The Honorable Sherrod Brown
United States Senate
Washington, DC 20510

Dear Senator Brown:

            On behalf of the 362,000-member National Taxpayers Union (NTU), I write to offer our strong support for your legislation, S. 742, the Congressional Retirement Age Act of 2011. If enacted, your sensible bill would link the eligibility age of defined-benefit pensions for Members of Congress to the retirement age for Social Security.

            NTU has long taken an interest in reforming Congress’s retirement system, which is among the most generous offered at any level of government. As a Congressional Research Service (CRS) report from 1993 demonstrated, lawmakers could, under some circumstances, enjoy a replacement rate of “high-three” salary averages that bested those for a similarly-salaried executive branch employee, by 50 percent or more. This difference aside, the very structure of the plan has incited the public’s ire to a degree matched only by Congress’s provision for automatic salary adjustments.
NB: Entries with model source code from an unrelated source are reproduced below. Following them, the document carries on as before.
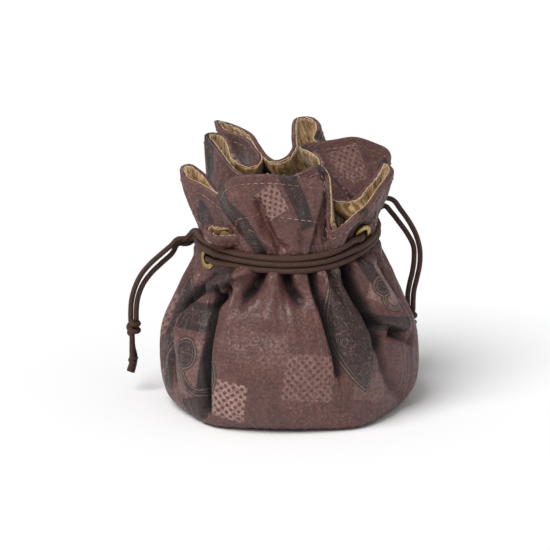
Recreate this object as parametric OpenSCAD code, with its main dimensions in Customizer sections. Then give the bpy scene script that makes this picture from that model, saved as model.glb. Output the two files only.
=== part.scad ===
// Drawstring dice bag: a soft leather-look pouch with a satin lining, four brass
// eyelets and two waxed drawcords. Millimetres, +Z up, the front faces -Y.
// The origin is the centre of the base, on the surface that the bag stands on.

/* [Body] */
// Diameter of the flat of the base
base_d = 92; // [80:1:112]
// How far the side swells out past the flat of the base
belly = 19; // [12:0.5:24]
// Height of the drawn neck, at the middle of its band of cords
neck_z = 72; // [60:1:87]
// Outer diameter of the leather at the neck
neck_d = 73; // [61:1:88]
// Depth of the pleats below the neck
pleat_depth = 2.4; // [0:0.2:4]

/* [Collar] */
// Height of the mouth edge at the back, between the eyelets
mouth_z = 115; // [106:1:138]
// How much lower the mouth edge is at the front
mouth_tilt = 9; // [0:1:14]
// Height of the mouth edge above each eyelet
eyelet_rim = 11.5; // [10:0.5:14]
// How far the gathered folds of the collar swing in and out
fold_depth = 7; // [2:0.5:8]
// Number of folds round the collar
fold_count = 8; // [6:1:8]
// Width of the leather that is turned in along the mouth and stitched down
facing_w = 17; // [16:0.5:20]

/* [Materials] */
// Thickness of the outer leather
leather_t = 1.2; // [0.9:0.1:1.6]
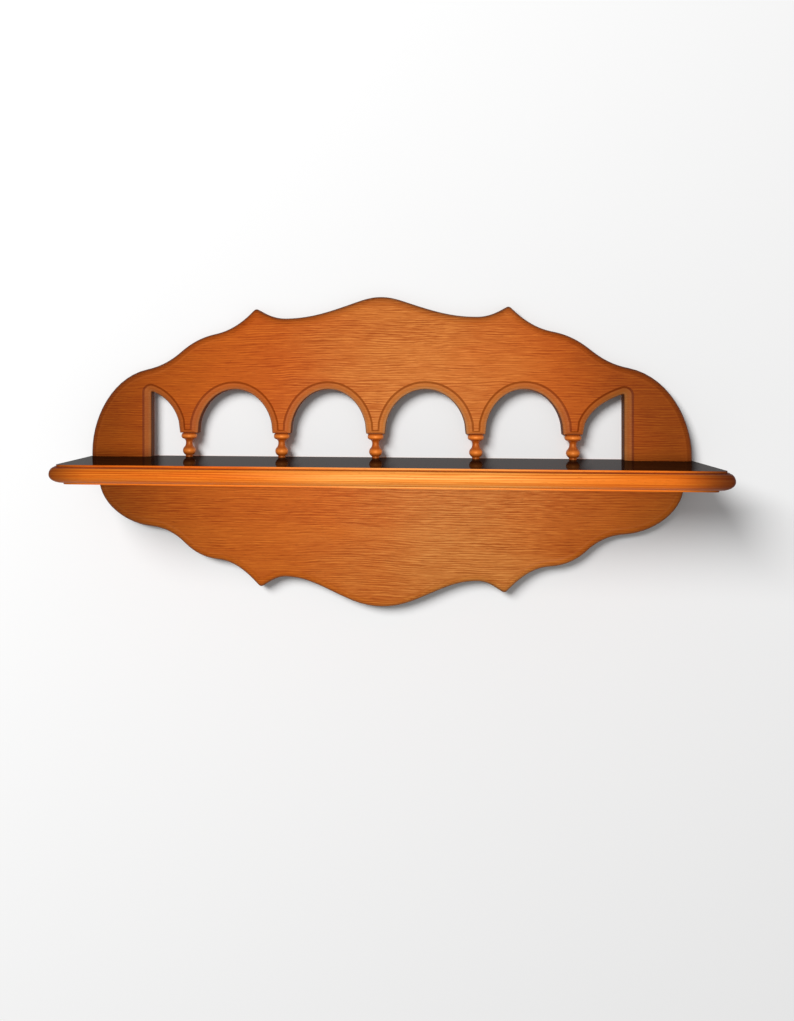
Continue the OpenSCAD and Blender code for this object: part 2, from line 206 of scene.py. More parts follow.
class RackFinish(bpy.types.PropertyGroup):
    """Colours of the wood, lacquer and metal, with the painted shade, sheen and highlights on the wood
    """

    face_pale: colour("Board, pale", (0.66, 0.225, 0.046), "Pale streaks of the boards")
    face_mid: colour("Board, middle", (0.52, 0.143, 0.022), "The boards' main colour")
    face_dark: colour("Board, dark", (0.36, 0.077, 0.007), "Grain lines of the boards")
    crest: colour("Crest", (1.0, 0.93, 0.70), "What the crest's stain does to those colours")
    # Partly the apron's stain, partly a painted sheen that leaves it greyer than the crest
    apron: colour("Apron", (0.91, 1.0, 1.0), "What the apron's stain and a painted sheen, greyer than the crest's, do to those colours")
    # Painted sheen: the boards' middles stay paler and greyer, and this shade takes it away towards the
    # sides
    face_sheen_fade: colour("Board sides", (1.0, 0.70, 0.28), "How the painted sheen in the boards' middle fades towards their sides")
    # Painted shade: the boards darken towards their ends, where the light falls off
    face_end_shade: colour("Board ends", (0.58, 0.60, 0.50), "Painted shade where the light falls off towards the boards' ends")
    # The bands are the face's wood, their colour greyed and paled as painted sheen
    band: colour("Arch bands", (0.46, 0.145, 0.037), "Main colour of the rounded bands of the arcade, greyed by painted sheen")
    # Painted sheen on the arch bands' middle, which this shade takes away towards the sides
    band_sheen_fade: colour("Band sides", (1.0, 0.74, 0.62), "How the painted sheen in the arch bands' middle fades towards their sides")
    # Painted shade on the arch bands towards the ends
    band_end_shade: colour("Band ends", (0.67, 0.86, 0.80), "Painted shade where the light falls off on the bands at the ends")
    # Painted sheen on the bands beside the openings
    band_sheen: colour("Band sheen", (1.2, 1.6, 3.0), "Painted sheen on the bands beside the openings", most=4)
    # Painted glint on the outer quirk towards the boards' ends
    quirk_glint: colour("Worn quirk", (1.12, 1.22, 2.2), "Painted glint on the outer quirk towards the ends", most=4)
    # Painted shade on the crest's outer band, which turns up away from the light
    crest_band_shade: colour("Crest band", (0.83, 0.80, 0.95), "Painted shade on the crest's outer band, where it turns up away from the light")
    # Painted shade where the rounds of the outlines turn away from the light
    outline_shade: colour("Rims", (0.32, 0.40, 0.60), "Painted shade where the rounds turn away along the outlines")
    # End grain's stain and painted shade on the sawn walls inside the arches
    sawn: colour("Sawn edges", (0.24, 0.19, 0.13), "Stain of the end grain and painted shade on the sawn walls inside the arches")
    # Painted shade in the quirk of the arches, with some stain gathered there
    quirk: colour("Quirk", (0.58, 0.50, 0.38), "Painted shade in the quirk of the arches, with stain gathered there")
    # Painted shade in the quirk of the outlines, with some stain gathered there
    outer_quirk: colour("Outer quirk", (0.94, 0.92, 0.95), "Painted shade in the quirk of the outlines, with stain gathered there")
    # The moulding's colours are set lighter than the boards' as painted light
    shelf_pale: colour("Shelf, pale", (0.90, 0.385, 0.085), "Pale wood of the shelf's moulding")
    shelf_mid: colour("Shelf, middle", (0.79, 0.255, 0.038), "Main colour of the moulding")
    shelf_dark: colour("Shelf, dark", (0.58, 0.135, 0.011), "Grain lines of the moulding")
    # Painted sheen in the moulding's middle, which this shade takes away towards the sides
    shelf_sheen_fade: colour("Shelf sides", (1.0, 0.65, 0.26), "How the painted sheen in the moulding's middle fades towards its sides")
    # End grain's stain and painted shade where the moulding rounds away at the shelf's ends
    shelf_end_grain_and_shade: colour("Shelf ends", (0.15, 0.13, 0.30), "End grain's stain and painted shade at the shelf's rounded ends")
    # Painted shade on the shelf's ledge, below the top fillet
    ledge: colour("Shelf ledge", (0.44, 0.095, 0.008), "Painted shade on the shelf's ledge, below the top fillet")
    # Painted shade: the shelf's top is coloured near black, as it looks in grazing light
    top: colour("Shelf top", (0.026, 0.009, 0.0045), "Painted shade that keeps the shelf's top near black")
    spindle_pale: colour("Spindle, pale", (0.50, 0.105, 0.007), "Pale streaks of the turned wood")
    spindle_mid: colour("Spindle, middle", (0.40, 0.07, 0.004), "Main colour of the turned wood")
    spindle_dark: colour("Spindle, dark", (0.27, 0.04, 0.003), "Grain of the turned wood")
    # Painted highlights on the middles of the ball and bead
    painted_highlight: colour("Spindle, painted highlight", (0.80, 0.20, 0.024), "Painted highlights on the middles of the ball and bead")
    gloss: colour("Spindle gloss", (1.0, 0.48, 0.17), "Tint of the highlights on the turned wood")
    zinc: colour("Zinc", (0.62, 0.63, 0.65), "Zinc plating of hangers and screws")
    beech: colour("Beech", (0.55, 0.33, 0.14), "Wood of the dowels")


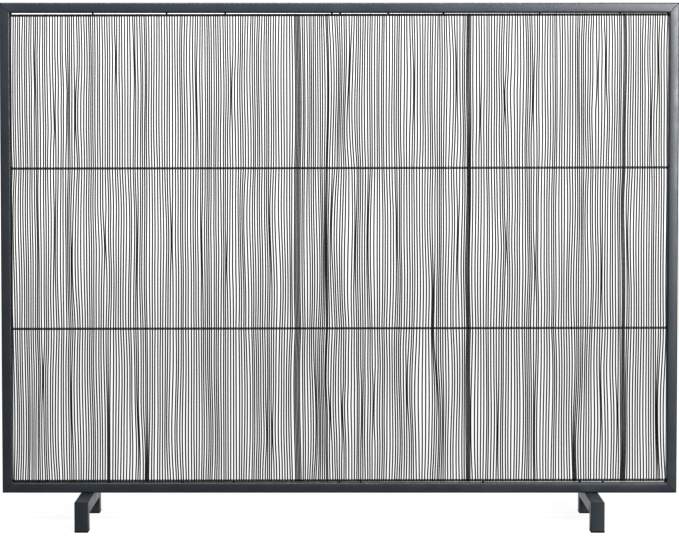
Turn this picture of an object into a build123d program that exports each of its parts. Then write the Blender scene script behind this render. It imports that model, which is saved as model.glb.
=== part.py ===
from build123d import *
import os
import random

os.makedirs("parts", exist_ok=True)

# A free-standing fireplace screen, in millimetres.
# Z is up, X runs along the screen and -Y is the side that faces the room.
# The origin is on the floor, below the middle of the screen.

# ---- frame ----
frame_width = 1016.0
frame_height = 737.0
frame_tube = 15.0
frame_wall = 1.2
frame_edge_radius = 2.0
# the smallest inner corner radius that a square tube is rolled to
least_inner_radius = 0.3

# ---- feet ----
foot_height = 45.0
foot_depth = 170.0
foot_tube = 20.0
foot_wall = 1.5
foot_edge_radius = 1.5
foot_inset = 128.0

# ---- end plugs that the legs stand on ----
glide_flange = 2.0
glide_overhang = 0.2
glide_plug_depth = 11.0
glide_plug_clearance = 0.15
glide_plug_radius = 1.2
glide_plug_wall = 2.0
glide_edge_radius = 1.2

# ---- infill ----
rod_diameter = 3.2
# clear space between an end rod and the frame tube next to it, at the middle of the screen
top_rod_gap = 1.7
bottom_rod_gap = 1.1
# the welded panel sits a little out of level: the right end of each rod is this much higher
panel_rise = 1.8
lower_bay = 230.5
upper_bay = 229.0
wire_diameter = 1.6
wire_pitch = 3.68
wire_pitch_spread = 0.22
wire_pitch_seed = 7
wire_weld_gap = 0.05
wire_side_margin = 1.7
wire_end_length = 1.1
wire_end_spread = 0.5
wire_end_seed = 11
wire_groups = 24
# clear space between the wires of a close bundle
bundle_gap = 0.11
bundle_half_width = 3.0
# places of the close bundles of wires, from -1 at the left upright to 1 at the right one
bundle_places = [-0.126, 0.394, 0.868]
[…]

            Over the past several decades, we have advocated for policies such as limiting the Congressional plan’s Cost of Living Adjustments, harmonizing the accrual rate of the benefit formula with that of rank-and-file federal employees, or eliminating the defined benefit portion altogether in favor of a modified defined contribution arrangement under the federal Thrift Savings Plan (our preferred option). Your legislation would approach reform in a novel and commendable way, by setting a new retirement age for the system based on that of Social Security’s. This one change, while seemingly small, would actually make a great deal of progress toward the more equitable outcomes taxpayers seek.

            Throughout its institutional history of pursuing greater accountability for Congressional perquisites, NTU has provided detailed projections of individual lawmakers’ retirement benefits as a public service, owing to federal officials’ refusal to do so by invoking privacy concerns. During this time, we have discovered that multi-million-dollar lifetime payouts for Members of Congress are not solely the result of high accrual rates applied to extraordinary lengths of service. In many cases, they are the product of an extremely lucrative early retirement option. For example, although Executive Branch workers under the Federal Employees Retirement System can look forward to an unreduced pension at age 60 after 20 years of service, Members of Congress may do so as early as age 50.

            The time has come for a substantial overhaul of the Congressional retirement package, and S. 742 is the ideal tool with which to begin the task. CRS estimated that at the beginning of October 2009, defined benefit payments to former Senators and Representatives would amount to more than $26 million for the year ahead. The typical Congressional retiree’s lifetime payout far exceeds his or her contributions into the plan, creating a significant subsidy from taxpayers – many of whom, in turn, must fund their own retirements to a large degree. Your legislation would help to relieve part of this burden, and provide leadership-by-example on one of the most important issues facing America today: retirement funding.

            To be clear, NTU believes that fundamental changes to Social Security are necessary for the program’s (and the nation’s) future survival, including acceleration of the retirement age, more realistic benefit-calculation processes, and means-testing. Our members are also greatly concerned about the sustainability of government employee retirement plans, and have been among the most vocal proponents of introducing “pay up-front” defined contribution systems at the state and local level. In our view such proposals (even in the presence of the Thrift Savings Plan) deserve consideration at the federal level too. 

            We understand that you may not share these goals, but whatever our respective aims may be, we can agree that Congress should strengthen its fiscal and moral credibility with the American people by bringing an appropriate measure of restraint to its own retirement system. Likewise, we hope that all of your colleagues, regardless of their philosophies toward Social Security and other government retirement programs, can see the wisdom in cosponsoring and passing S. 742. You have offered one of the few serious attempts to reform Congressional pensions in recent memory, and our members look forward to helping you enact your legislation in this session. A roll call vote in favor of the Congressional Retirement Age Act of 2011 will be included as a pro-taxpayer vote in NTU’s annual Rating of Congress.